Rekomendasi untuk Penguatan Implementasi Berbasis Konteks
Untuk memastikan daya tahan dan efektivitas ideologi HAM sebagai standar sosial global, beberapa langkah strategis direkomendasikan:
- Penguatan Akuntabilitas Geopolitik: Negara-negara yang memimpin advokasi HAM harus secara serius mengatasi ironi historis praktik mereka guna memulihkan kredibilitas ideologi tersebut, memastikan bahwa standar global dipersepsikan sebagai prinsip moral objektif, bukan alat tekanan politik.
- Internalisasi Normatif Melalui Pendidikan: Negara-negara harus memperkuat upaya internalisasi standar global ke dalam kerangka legal dan budaya domestik. Ini memerlukan penguatan pendidikan dan sosialisasi nilai-nilai lokal (seperti Pancasila) untuk menumbuhkan pemahaman mendalam tentang toleransi dan tanggung jawab sosial sebagai bagian integral dari penegakan HAM.
- Pengembangan Model Keadilan Transisional Kontekstual: Model-model rekonsiliasi yang sukses, seperti mekanisme berbasis kearifan lokal di Indonesia , harus dipromosikan sebagai contoh bagaimana universalitas dapat diperkaya, dan bukan digerus, oleh konteks lokal, menawarkan alternatif yang lebih restoratif terhadap keadilan retributif.
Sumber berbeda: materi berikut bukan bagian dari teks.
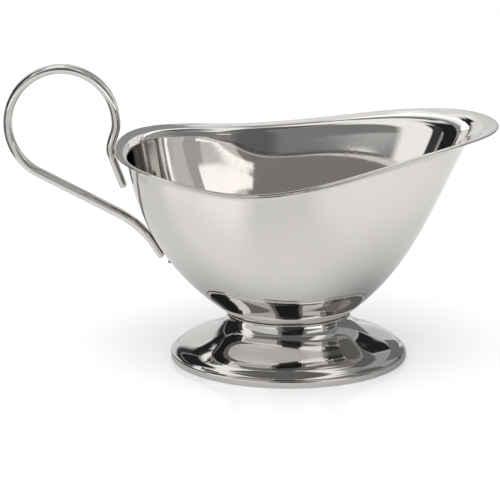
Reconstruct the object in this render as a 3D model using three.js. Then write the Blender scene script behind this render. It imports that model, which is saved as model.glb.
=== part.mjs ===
// Footed sauce boat in polished steel: a pressed bowl with a flared lip and a
// long pouring spout, a hollow oval foot, a bent handle and the weld beads
// that join them.
// Units are millimetres and +Z is up. The handle points along -X and the
// spout along +X. Everything is laid out from the middle of the foot, and the
// finished group is then moved so that its bounding box is centred on X and Y.

import * as THREE from 'three';

// Clearances and sheet.
const GAP = 0.3;                // room between two pieces that touch
const SHEET = 0.8;              // wall of the bowl
const FOOT_SHEET = 0.9;         // wall of the foot

// Rim of the bowl, seen from above.
const RIM_MIDDLE_X = 6.7;       // middle of the rim's length
const RIM_HALF_LENGTH = 75.7;
const RIM_HALF_WIDTH = 44.9;    // half-width at that middle
const RIM_TAPER = 12.7;         // narrowing from the handle end to the spout
const RIM_WAIST = -1.9;         // even change away from the middle
const RIM_NOSE = 10.1;          // fills out the spout, draws in the back
const RIM_BLUNT = 18.0;         // squares the rounding at the handle end
const BLUNT_POWER = 12;         // higher values keep that near the end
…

Proyeksi Ideologi HAM dalam Dinamika Geopolitik Abad ke-21
Masa depan ideologi HAM bergantung pada kemampuannya untuk menginternalisasi standar global ke dalam mekanisme domestik yang efektif. Ini membutuhkan reformasi HTN dan penguatan institusi penegak hukum (legislatif, eksekutif, dan yudikatif). Ideologi HAM harus menjadi prinsip etis yang terinternalisasi dan dimiliki secara kolektif oleh dunia. Hal ini memungkinkan ideologi tersebut secara proaktif menjawab tantangan modern, termasuk pelanggaran HAM digital dan diskriminasi sosial, sehingga mempertahankan perannya sebagai ideologi sosial kritis yang menjamin masyarakat demokratis, adil, dan beradab di tengah dinamika globalisasi.